Government Initiatives for alleviating poverty:

  • National Rural Livelihood Mission (NRLM)
  • The Mahatma Gandhi National Rural Employment Guarantee Act 2005 (MNREGA)
  • Pradhan Mantri Awaas Yojana-Gramin (PMAY-G)
  • Public Distribution System (PDS)
  • Pradhan Mantri Awas Yojana (PMAY)
  • Jal Jeevan Mission (JJM)
  • Swachh Bharat Mission (SBM)
  • Pradhan Mantri Sahaj Bijli Har Ghar Yojana (Saubhagya)
  • Pradhan Mantri Ujjwala Yojana (PMUY)
  • Pradhan Mantri Garib Kalyan Anna Yojana (PMGKAY)
  • One Nation One Ration Card

6. Digital Divide:

  • The digital divide has been a challenge for a while now. The digital divide has posed itself as a major challenge during pre and post-pandemic phases.
  • The digital divide is a term that refers to the gap between demographics and regions that have access to modern information and communications technology (ICT), and those that don't or have restricted access.

Economic disparity is created between those who can afford the technology and those who don’t. The digital divide in a way hinders the social progress of a country. The disadvantaged sections of society have to bear the brunt.

Consequences: 

  • Unfair Competitive Edge
  • Disparity in Learning
  • Decreased Productivity Among the Poor
  • Political empowerment and mobilisation in the age of social media are difficult when there is a digital divide.
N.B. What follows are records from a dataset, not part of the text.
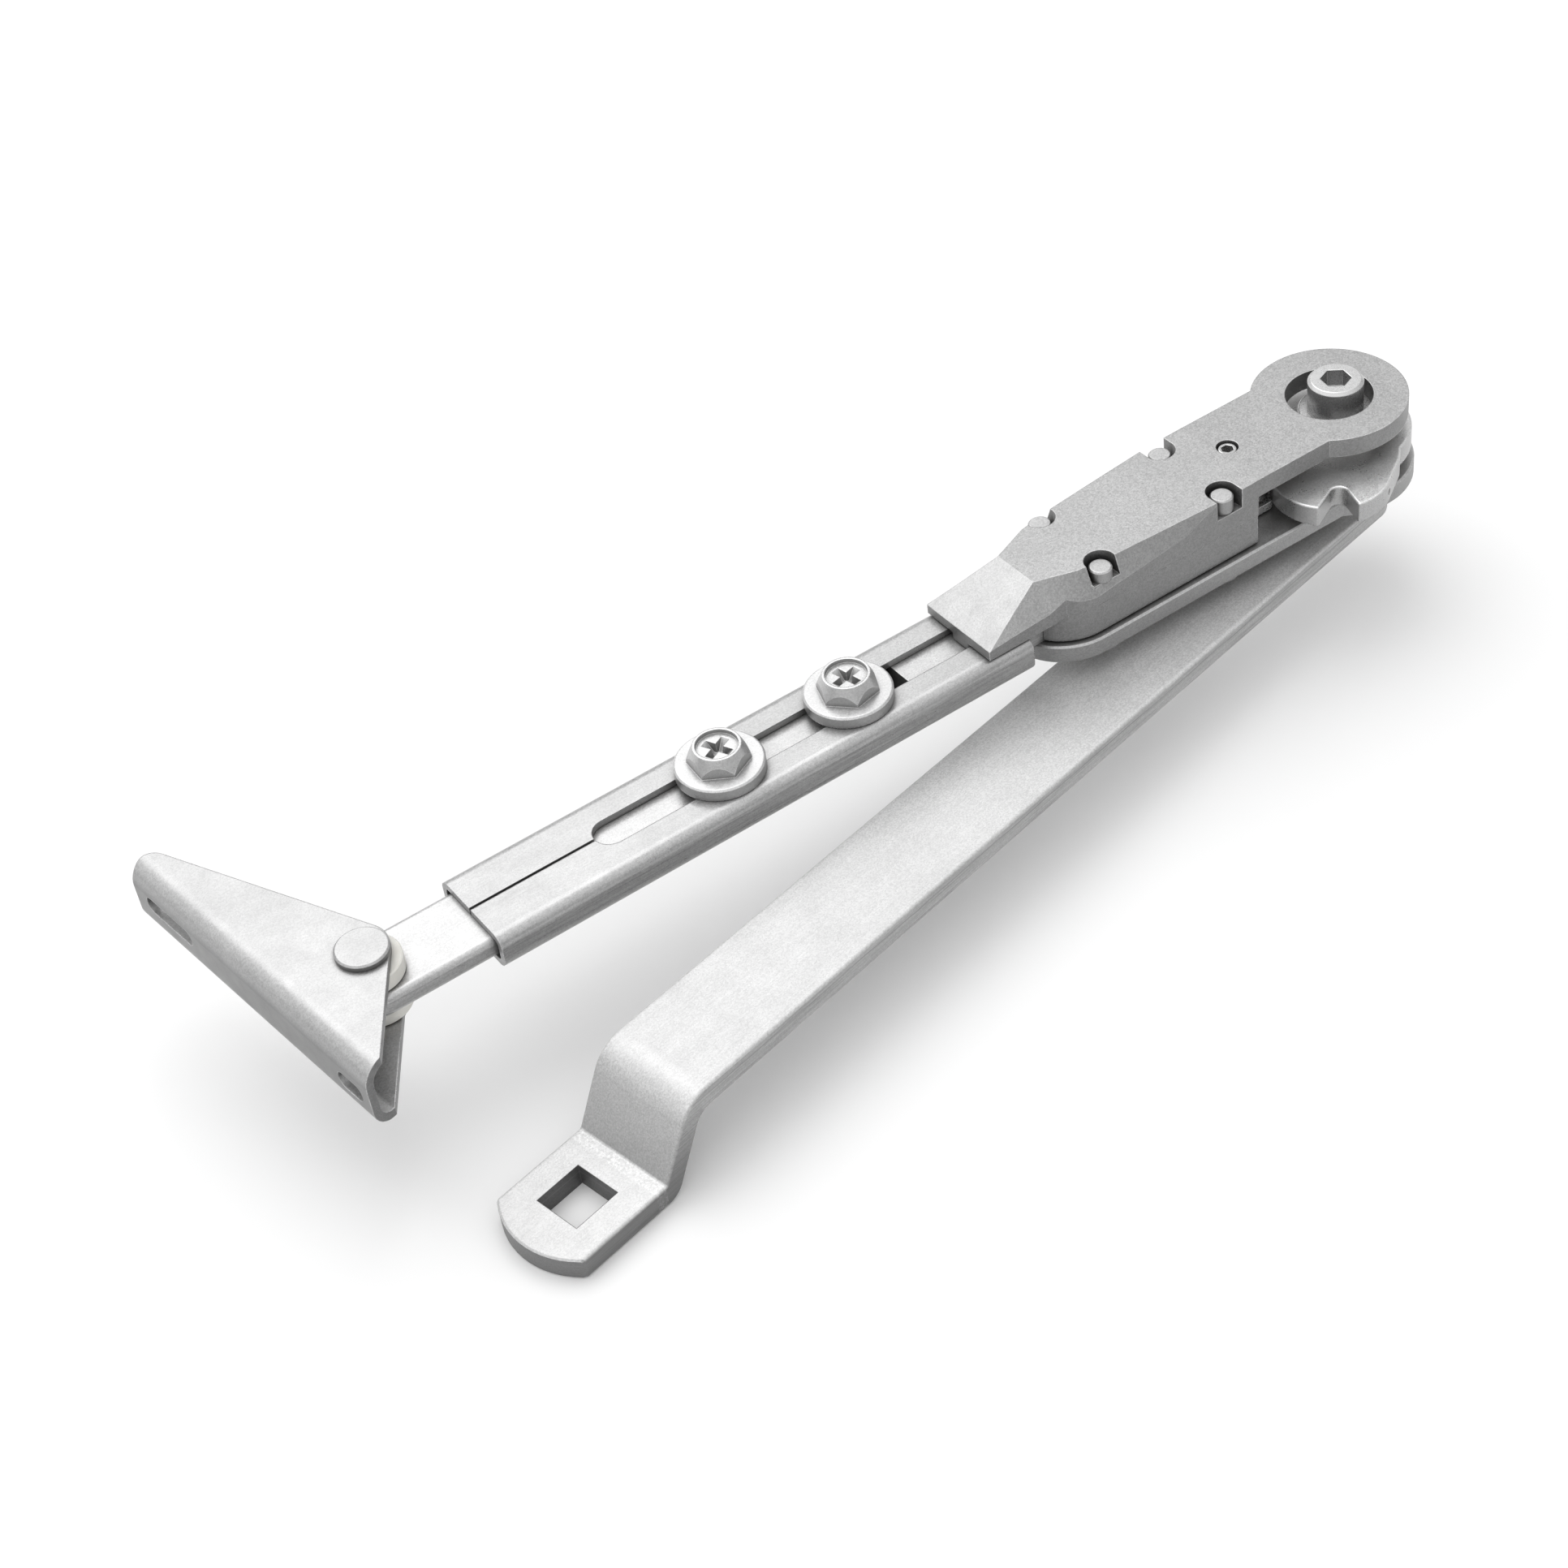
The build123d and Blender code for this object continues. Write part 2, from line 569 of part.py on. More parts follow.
def cross_recess(low, high):
    """Tapering cross recess for a screwdriver."""
    top = Pos(0, 0, high) * Rectangle(RECESS_WIDTH, RECESS_ARM)
    bottom = Pos(0, 0, low) * Rectangle(RECESS_FOOT_WIDTH, RECESS_FOOT_ARM)
    blade = loft([bottom, top])
    return blade + Rot(0, 0, 90) * blade


def clamp_screw(station, turn):
    """Flanged hexagon screw with a sunk face and a cross recess."""
    seat = CHANNEL_TOP + FACE_GAP
    flange_top = seat + CLAMP_FLANGE_THICK
    top = seat + CLAMP_HEAD_HEIGHT
    flange = disc(station, 0, seat, flange_top, CLAMP_FLANGE_RADIUS)
    flange = chamfer(flange.edges().group_by(Axis.Z)[-1], CLAMP_FLANGE_EDGE)
    head = Pos(station, 0, 0) * Rot(0, 0, turn) * hexagon(0, 0, seat, top, CLAMP_HEX)
    dome = Pos(station, 0, seat) * Cone(*CLAMP_DOME_RADII, CLAMP_HEAD_HEIGHT, align=BOTTOM)
    screw = flange + (head & dome)
    face = top - CLAMP_RIM_DEPTH
    screw -= disc(station, 0, face, top + 1, CLAMP_FACE_RADIUS)
    recess = cross_recess(face - RECESS_DEPTH, face + FACE_GAP)
    screw -= Pos(station, 0, 0) * Rot(0, 0, turn) * recess
    screw += disc(station, 0, ROD_BOTTOM + 0.1, seat, CLAMP_SHANK_RADIUS)
    return ELBOW * screw


# ---------------------------------------------------------------- hold-open detent
def detent_plunger():
    """Forked slide block that presses the roller on the cam."""
    half = PLUNGER_HALF_WIDTH
    block = slab(PLUNGER_START, PLUNGER_END, -half, half, PLUNGER_BOTTOM, PLUNGER_TOP)
    fork_low, fork_high = ROLLER_BOTTOM - 0.2, ROLLER_TOP + 0.2
    block -= slab(PLUNGER_START - 1, FORK_DEPTH_END, -half - 1, half + 1, fork_low, fork_high)
    block = fillet(block.edges().filter_by(Axis.Z).sort_by(Axis.X)[:4], 2.0)
    pin_hole = disc(ROLLER_STATION, 0, PLUNGER_BOTTOM - 1, PLUNGER_TOP + 1, ROLLER_PIN_RADIUS)
    block -= pin_hole
    pocket = Pos(PLUNGER_END - 3, 0, SPRING_AXIS_HEIGHT) * Rot(0, 90, 0)
    block -= pocket * Cylinder(SPRING_RADIUS + 0.4, 4, align=BOTTOM)
    return ELBOW * block


def detent_roller():
    roller = disc(ROLLER_STATION, 0, ROLLER_BOTTOM, ROLLER_TOP, ROLLER_RADIUS)
    roller = chamfer(roller.edges(), 0.4)
    roller -= disc(ROLLER_STATION, 0, 0, COVER_TOP, ROLLER_PIN_RADIUS + RUNNING_FIT)
    return ELBOW * roller


def roller_pin():
    low, high = PLUNGER_BOTTOM + 0.2, PLUNGER_TOP - 0.1
    return ELBOW * disc(ROLLER_STATION, 0, low, high, ROLLER_PIN_RADIUS)


def detent_spring():
    """Compression spring between the plunger and its seat."""
    start = PLUNGER_END - 3 + SPRING_WIRE_RADIUS
    length = SPRING_END - SPRING_WIRE_RADIUS - start
    centre_radius = SPRING_RADIUS - SPRING_WIRE_RADIUS
    path = Helix(pitch=length / SPRING_TURNS, height=length, radius=centre_radius)
    section = Plane(origin=path @ 0, z_dir=path % 0) * Circle(SPRING_WIRE_RADIUS)
    coil = sweep(section, path=path, is_frenet=True)
    return ELBOW * Pos(start, 0, SPRING_AXIS_HEIGHT) * Rot(0, 90, 0) * coil


def spring_seat():
    """Block behind the spring, with a spigot inside its coils."""
    half = PLUNGER_HALF_WIDTH
    seat = slab(SPRING_END, SEAT_END, -half, half, PLATE_TOP, PLUNGER_TOP)
    spigot = Pos(SPRING_END - 4, 0, SPRING_AXIS_HEIGHT) * Rot(0, 90, 0)
    seat += spigot * Cylinder(SPRING_RADIUS - 2 * SPRING_WIRE_RADIUS - 0.3, 4.5, align=BOTTOM)
    return ELBOW * seat


def set_screw():
    """Socket set screw over the plunger, which locks the hold-open."""
    low = PLUNGER_TOP + 0.3
    screw = disc(0, 0, low, SET_SCREW_TOP, SET_SCREW_RADIUS)
    screw = chamfer(screw.edges().group_by(Axis.Z)[-1], SET_SCREW_EDGE)
    screw -= hexagon(0, 0, SET_SCREW_TOP - SET_SOCKET_DEPTH, SET_SCREW_TOP + 1, SET_SCREW_HEX)
    return ELBOW * Pos(SET_SCREW_STATION, SET_SCREW_OFFSET, 0) * screw


# ---------------------------------------------------------------- shoe
def shoe_section(inset):
    """Cross-section of the folded shoe's outside, or of its hollow when inset by the sheet."""
    low, high = SHOE_BOTTOM + inset, SHOE_TOP - inset
    right = SHOE_FACE - inset
    left = -2 * SHOE_FACE
    section = make_face(Polyline((left, low), (right, low), (right, high), (left, high), close=True))
    bends = section.vertices().group_by(Axis.X)[-1]
    return Plane.XZ * fillet(bends, SHOE_BEND_RADIUS - inset)


def shoe_bracket():
    """Folded U bracket: two triangular flanges joined by the slotted mounting face."""
    nose = Pos(*SHOE_NOSE) * Circle(SHOE_NOSE_RADIUS)
    rest = Polyline(
        SHOE_FAR_CORNER,
        (SHOE_FACE, SHOE_FAR_END),
        (SHOE_FACE, SHOE_NEAR_END),
        SHOE_NEAR_BEVEL,
        SHOE_NEAR_CORNER,
    )
    outline = make_hull([*nose.edges(), *rest.edges()])
    outline = fillet(outline.vertices().sort_by(Axis.Y)[0], SHOE_FAR_ROUND)
    reach = abs(SHOE_FAR_CORNER[1]) + 5
    sheet = extrude(shoe_section(0), reach, both=True)
    sheet -= extrude(shoe_section(SHOE_THICK), reach, both=True)
    solid = sheet & extrude(outline, SHOE_TOP + 1)
    middle = (SHOE_TOP + SHOE_BOTTOM) / 2
    slot_radius = SHOE_SLOT_WIDTH / 2
    deep = 4 * SHOE_THICK
    for centre, length, lift in SHOE_SLOTS:
        cutter = obround(-length / 2 + slot_radius, length / 2 - slot_radius, 0, deep, slot_radius)
        place = Pos(SHOE_FACE - deep / 2, centre, middle + lift) * Rot(0, 0, 90) * Rot(90, 0, 0)
        solid -= place * cutter
    solid -= disc(0, 0, 0, COVER_TOP, SHOE_PIN_RADIUS + 0.02)
    return SHOE * solid


def shoe_rivet():
    """Headed pivot pin through both flanges, both washers and the rod's eye."""
    top = SHOE_TOP + SHOE_HEAD_THICK
    pin = disc(0, 0, SHOE_BOTTOM, SHOE_TOP, SHOE_PIN_RADIUS)
    head = disc(0, 0, SHOE_TOP, top, SHOE_HEAD_RADIUS)
    head = chamfer(head.edges().group_by(Axis.Z)[-1], SHOE_HEAD_EDGE)
    foot = disc(0, 0, SHOE_BOTTOM - SHOE_HEAD_THICK, SHOE_BOTTOM, SHOE_FOOT_RADIUS)
    foot = chamfer(foot.edges().group_by(Axis.Z)[0], SHOE_HEAD_EDGE)
    return SHOE * (pin + head + foot)


def nylon_washer(low, high):
    washer = disc(0, 0, low, high, NYLON_RADIUS)
    washer = chamfer(washer.edges(), 0.3)
    washer -= disc(0, 0, low - 1, high + 1, SHOE_PIN_RADIUS + 0.02)
    return SHOE * washer


def upper_washer():
    return nylon_washer(ROD_TOP + FACE_GAP, SHOE_TOP - SHOE_THICK)


def lower_washer():
    return nylon_washer(SHOE_BOTTOM + SHOE_THICK, ROD_BOTTOM - FACE_GAP)


# ---------------------------------------------------------------- write every node
NODES = {
    "main_arm": main_arm,
    "pivot_hub": pivot_hub,
    "hold_open_cam": hold_open_cam,
    "cam_spacer": cam_spacer,
    "clamp_collar": clamp_collar,
    "flat_washer": flat_washer,
    "cap_screw": cap_screw,
    "elbow_cover": elbow_cover,
    "lower_plate": lower_plate,
    "pivot_bush": pivot_bush,
    "cover_rivets": cover_rivets,
    "forearm_channel": forearm_channel,
    "joint_bar": joint_bar,
    "detent_plunger": detent_plunger,
    "detent_roller": detent_roller,
    "roller_pin": roller_pin,
    "detent_spring": detent_spring,
    "spring_seat": spring_seat,
    "set_screw": set_screw,
    "slide_rod": slide_rod,
    "inner_clamp_screw": lambda: clamp_screw(CLAMP_STATIONS[0], 12),
    "outer_clamp_screw": lambda: clamp_screw(CLAMP_STATIONS[1], 25),
    "shoe_bracket": shoe_bracket,
    "shoe_rivet": shoe_rivet,
    "upper_washer": upper_washer,
    "lower_washer": lower_washer,
}

os.makedirs("parts", exist_ok=True)
for name, build in NODES.items():
    export_step(build(), f"parts/{name}.step")
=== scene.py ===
import json
import math

import bpy
from mathutils import Matrix, Vector


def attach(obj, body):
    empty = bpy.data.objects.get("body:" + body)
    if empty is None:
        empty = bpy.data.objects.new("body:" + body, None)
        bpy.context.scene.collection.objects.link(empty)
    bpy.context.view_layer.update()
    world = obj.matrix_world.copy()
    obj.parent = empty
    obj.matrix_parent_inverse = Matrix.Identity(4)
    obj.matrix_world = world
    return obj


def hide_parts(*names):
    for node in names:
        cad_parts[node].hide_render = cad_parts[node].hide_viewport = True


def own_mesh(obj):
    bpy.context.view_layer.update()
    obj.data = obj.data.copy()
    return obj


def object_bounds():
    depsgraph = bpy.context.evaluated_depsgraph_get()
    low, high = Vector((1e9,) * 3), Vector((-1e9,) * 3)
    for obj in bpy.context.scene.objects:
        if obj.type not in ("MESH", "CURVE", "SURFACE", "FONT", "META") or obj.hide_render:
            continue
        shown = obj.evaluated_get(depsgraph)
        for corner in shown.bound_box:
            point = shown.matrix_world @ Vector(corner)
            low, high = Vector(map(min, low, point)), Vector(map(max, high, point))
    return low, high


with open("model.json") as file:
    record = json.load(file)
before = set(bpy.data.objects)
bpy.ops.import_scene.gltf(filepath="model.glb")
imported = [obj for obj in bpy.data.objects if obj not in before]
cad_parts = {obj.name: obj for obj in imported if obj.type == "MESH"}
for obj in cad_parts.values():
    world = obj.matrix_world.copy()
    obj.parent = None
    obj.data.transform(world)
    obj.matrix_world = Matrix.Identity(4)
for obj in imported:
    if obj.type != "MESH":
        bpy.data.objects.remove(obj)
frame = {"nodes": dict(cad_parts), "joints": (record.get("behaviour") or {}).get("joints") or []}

cad_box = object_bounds()
MM = 0.001

# ---------------- directions
JOINTS = {joint["name"]: joint for joint in frame["joints"]}
FOREARM_ALONG = Vector(JOINTS["length_slide"]["axis"])
ARM_ALONG = Vector((1, 0, 0))

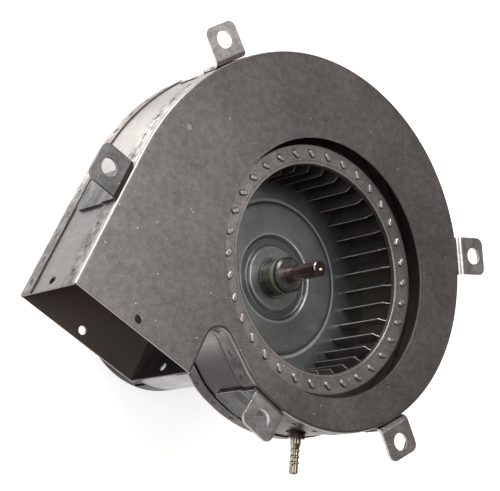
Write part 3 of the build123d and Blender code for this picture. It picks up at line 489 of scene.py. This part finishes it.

Initiatives by the government:

  • National Education Policy, 2020.
  • Digital Infrastructure for Knowledge Sharing (DIKSHA).
  • PM eVidya.
  • Swayam Prabha TV Channel
  • SWAYAM portal

7. Pollution

  • One of the greatest problems that India is facing today is that of environmental pollution, which is causing grave and irreparable damage to its society.
  • Environmental pollution is becoming a major problem in megacities. Rapid Urbanisation has also played a key role in increasing the pressure of the limited resource and that has resulted in environmental degradation.
  • In many cases, rampant industrialisation has resulted in environmental injustice. Environmental justice can be defined as fair treatment and meaningful involvement of all people regardless of race, colour, national origin, or income with respect to the development, implementation, and enforcement of environmental laws, regulations, and policies.
  • The scientific arrangement is to be made to dispose of the solid waste including the garbage. New industries should not be permitted to start their establishments near residential areas. On the other hand, industries should be established far away from the cities.
  • Voluntary organizations and the media can play a vital role in curbing the negative effects of pollution. People should be educated properly to maintain cleanliness in the city.

Conclusion: 

Indian society has undergone transformation and advancements in diverse fields. This has led to the formation of a composite society with various socio-cultural issues that need to be tackled in addition to the issues like security of the people, in particular of the vulnerable section-such as women, children and elderly. For centuries, we have shown strength in creating order from complexities, bringing together diversified groups to benefit the wider society, invigorating harmony among people with contrasting interests. This exemplifies the innate strength of Indian society on which it can rely to meet all future challenges.